(Object modeling scripts)
────────────────
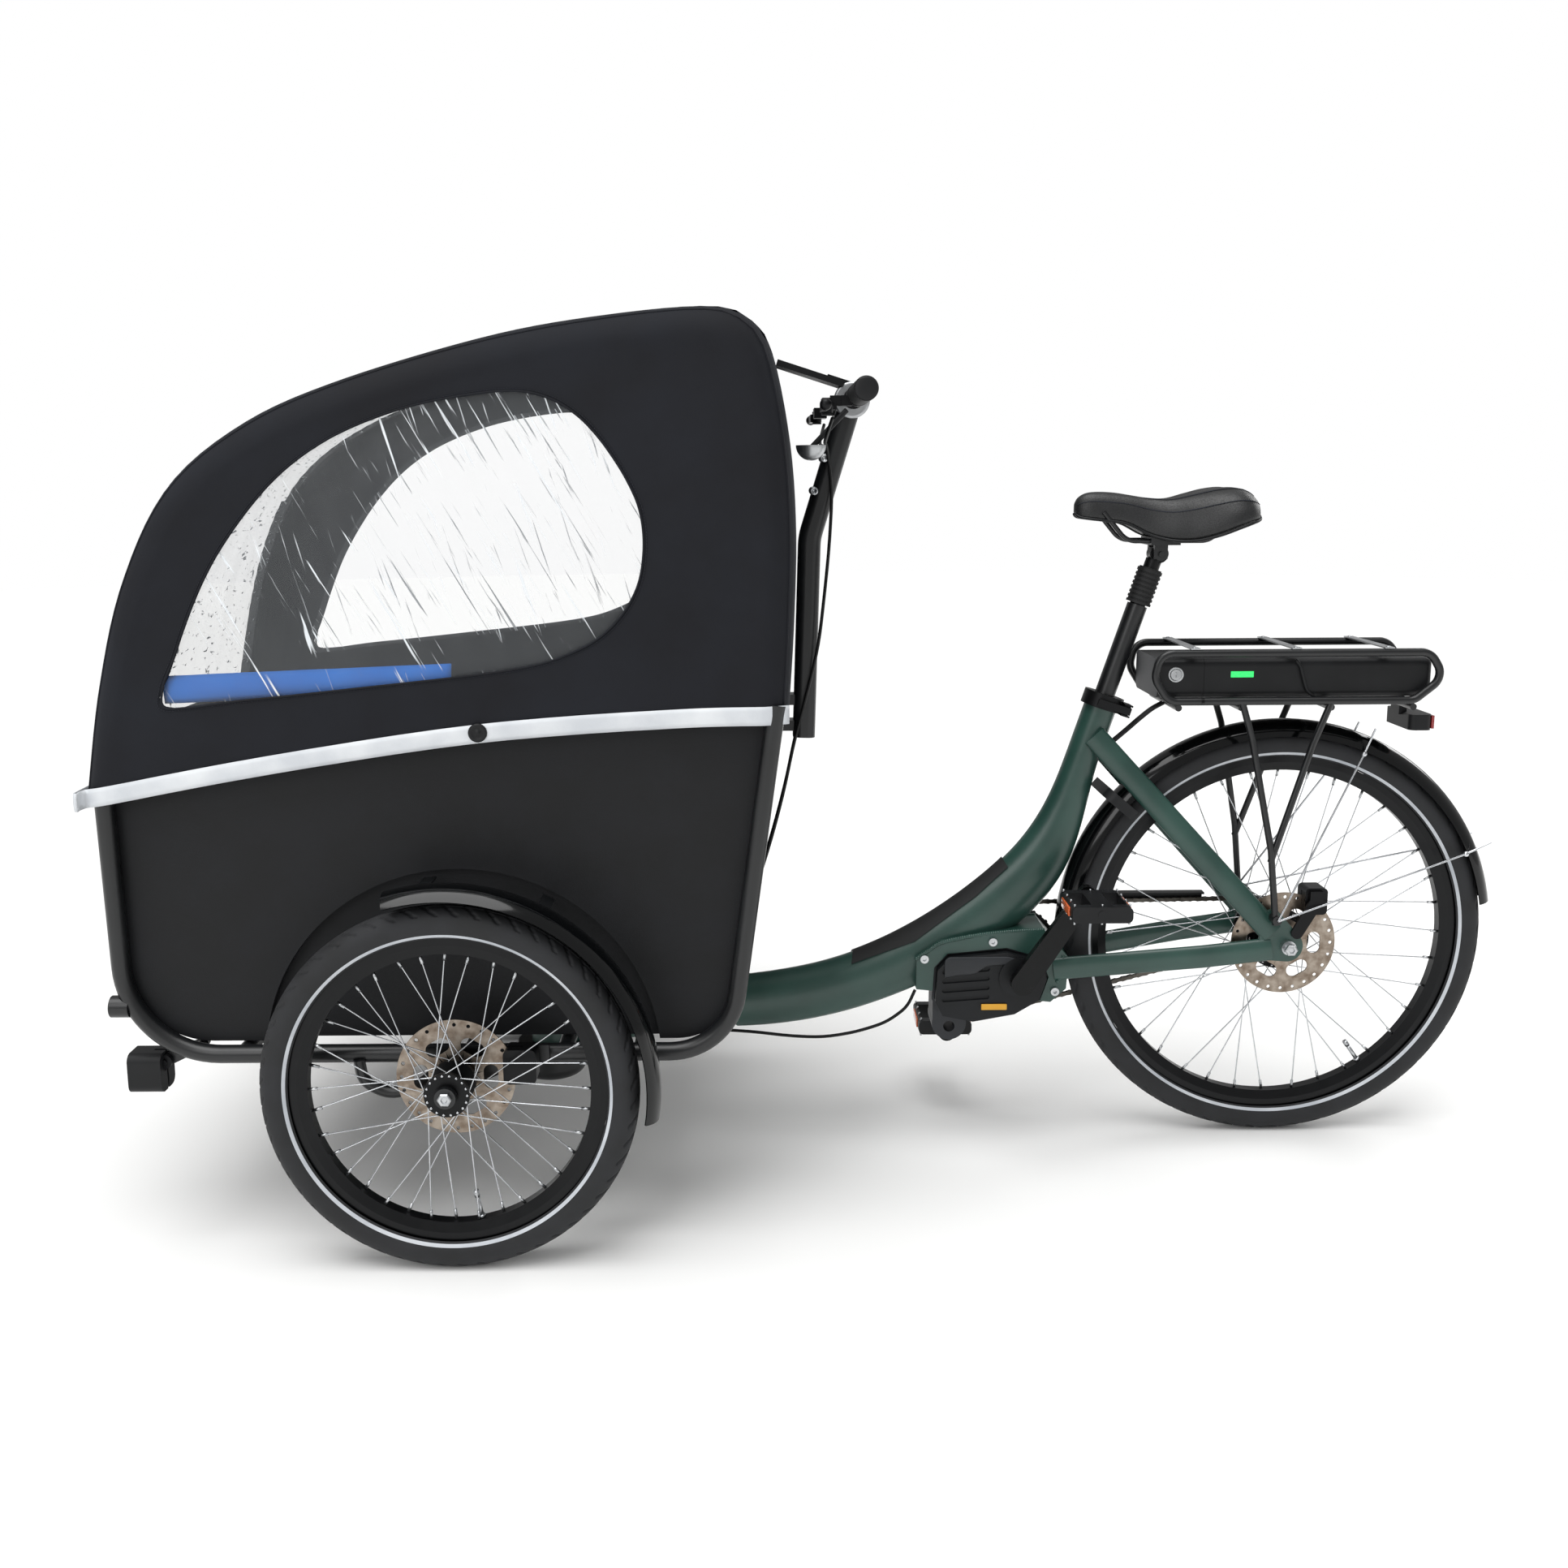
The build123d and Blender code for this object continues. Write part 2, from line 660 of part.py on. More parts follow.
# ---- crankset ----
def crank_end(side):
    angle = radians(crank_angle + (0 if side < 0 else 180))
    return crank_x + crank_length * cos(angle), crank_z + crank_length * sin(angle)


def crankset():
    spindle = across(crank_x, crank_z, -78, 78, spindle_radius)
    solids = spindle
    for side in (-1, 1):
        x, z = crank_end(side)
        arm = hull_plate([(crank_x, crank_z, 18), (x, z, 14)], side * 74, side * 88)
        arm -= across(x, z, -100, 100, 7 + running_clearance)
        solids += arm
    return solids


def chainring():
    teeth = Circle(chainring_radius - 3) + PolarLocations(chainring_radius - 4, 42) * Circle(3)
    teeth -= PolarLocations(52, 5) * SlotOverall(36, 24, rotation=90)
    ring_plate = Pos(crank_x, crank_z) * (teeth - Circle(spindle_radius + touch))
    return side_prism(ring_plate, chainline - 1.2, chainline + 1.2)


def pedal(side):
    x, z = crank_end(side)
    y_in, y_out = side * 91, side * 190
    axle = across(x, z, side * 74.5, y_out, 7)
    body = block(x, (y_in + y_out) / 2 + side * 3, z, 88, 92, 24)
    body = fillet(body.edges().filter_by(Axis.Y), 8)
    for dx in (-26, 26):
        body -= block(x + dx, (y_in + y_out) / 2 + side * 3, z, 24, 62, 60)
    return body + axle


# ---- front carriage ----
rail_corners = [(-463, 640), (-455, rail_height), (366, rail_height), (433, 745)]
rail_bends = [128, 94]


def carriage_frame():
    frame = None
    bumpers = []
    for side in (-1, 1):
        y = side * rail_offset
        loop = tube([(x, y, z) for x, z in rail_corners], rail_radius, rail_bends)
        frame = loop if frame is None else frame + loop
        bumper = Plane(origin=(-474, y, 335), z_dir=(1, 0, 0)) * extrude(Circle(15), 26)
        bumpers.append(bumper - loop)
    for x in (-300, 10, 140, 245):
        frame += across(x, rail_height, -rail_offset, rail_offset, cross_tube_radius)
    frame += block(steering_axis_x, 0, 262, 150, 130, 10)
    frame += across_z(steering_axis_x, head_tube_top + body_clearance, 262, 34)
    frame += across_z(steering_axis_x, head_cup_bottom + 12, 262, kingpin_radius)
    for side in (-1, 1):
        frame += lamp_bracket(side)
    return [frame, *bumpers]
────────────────
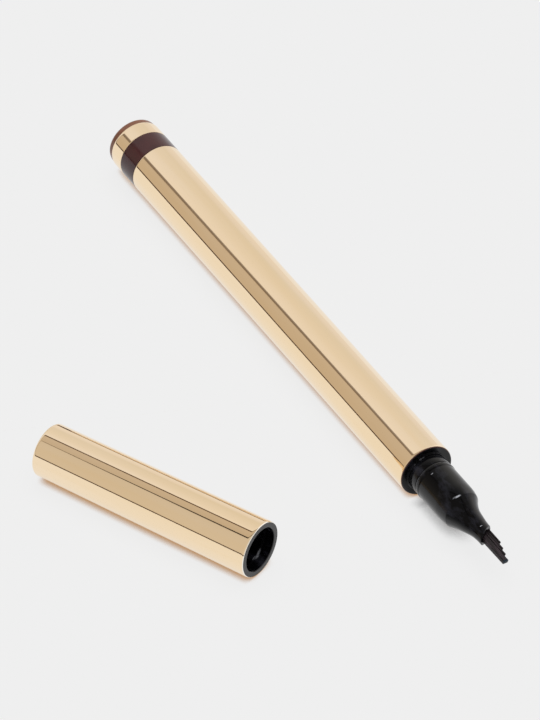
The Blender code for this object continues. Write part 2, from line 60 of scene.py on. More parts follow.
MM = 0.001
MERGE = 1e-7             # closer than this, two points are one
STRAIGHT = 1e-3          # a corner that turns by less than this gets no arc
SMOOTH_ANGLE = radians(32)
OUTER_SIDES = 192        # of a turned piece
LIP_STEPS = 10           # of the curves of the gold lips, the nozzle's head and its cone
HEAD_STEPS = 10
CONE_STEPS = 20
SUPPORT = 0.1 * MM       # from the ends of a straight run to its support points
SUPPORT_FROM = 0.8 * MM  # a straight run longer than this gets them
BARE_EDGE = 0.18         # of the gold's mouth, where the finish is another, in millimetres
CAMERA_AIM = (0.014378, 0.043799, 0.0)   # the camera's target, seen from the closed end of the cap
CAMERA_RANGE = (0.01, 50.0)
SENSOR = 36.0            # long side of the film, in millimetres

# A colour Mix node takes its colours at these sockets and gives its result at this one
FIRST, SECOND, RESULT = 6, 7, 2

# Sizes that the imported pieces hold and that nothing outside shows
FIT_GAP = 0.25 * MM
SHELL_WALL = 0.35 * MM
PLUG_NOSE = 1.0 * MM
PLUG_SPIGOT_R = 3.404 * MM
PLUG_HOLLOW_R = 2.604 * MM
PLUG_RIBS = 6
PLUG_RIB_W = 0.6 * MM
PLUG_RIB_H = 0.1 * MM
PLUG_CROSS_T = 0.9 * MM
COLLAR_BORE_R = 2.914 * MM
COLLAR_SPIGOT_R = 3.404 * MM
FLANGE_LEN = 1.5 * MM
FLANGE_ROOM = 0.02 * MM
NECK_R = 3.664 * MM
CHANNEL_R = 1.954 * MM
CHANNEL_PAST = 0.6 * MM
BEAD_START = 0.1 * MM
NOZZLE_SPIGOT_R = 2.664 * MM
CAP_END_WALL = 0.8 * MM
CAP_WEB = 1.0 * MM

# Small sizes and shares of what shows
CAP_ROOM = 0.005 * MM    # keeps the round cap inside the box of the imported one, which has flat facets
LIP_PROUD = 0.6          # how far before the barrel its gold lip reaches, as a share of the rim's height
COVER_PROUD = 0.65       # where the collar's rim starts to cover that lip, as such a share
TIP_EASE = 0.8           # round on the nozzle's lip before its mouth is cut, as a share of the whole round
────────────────
■ **TASK REQUIREMENTS**: Look through the material above and print exactly the lines from the one containing "The build123d and" to the one containing "return side_prism(ring_plate, chainline", both included, and nothing more.

■ **OUTPUT OF THE EXERCISE**:
The build123d and Blender code for this object continues. Write part 2, from line 660 of part.py on. More parts follow.
# ---- crankset ----
def crank_end(side):
    angle = radians(crank_angle + (0 if side < 0 else 180))
    return crank_x + crank_length * cos(angle), crank_z + crank_length * sin(angle)


def crankset():
    spindle = across(crank_x, crank_z, -78, 78, spindle_radius)
    solids = spindle
    for side in (-1, 1):
        x, z = crank_end(side)
        arm = hull_plate([(crank_x, crank_z, 18), (x, z, 14)], side * 74, side * 88)
        arm -= across(x, z, -100, 100, 7 + running_clearance)
        solids += arm
    return solids


def chainring():
    teeth = Circle(chainring_radius - 3) + PolarLocations(chainring_radius - 4, 42) * Circle(3)
    teeth -= PolarLocations(52, 5) * SlotOverall(36, 24, rotation=90)
    ring_plate = Pos(crank_x, crank_z) * (teeth - Circle(spindle_radius + touch))
    return side_prism(ring_plate, chainline - 1.2, chainline + 1.2)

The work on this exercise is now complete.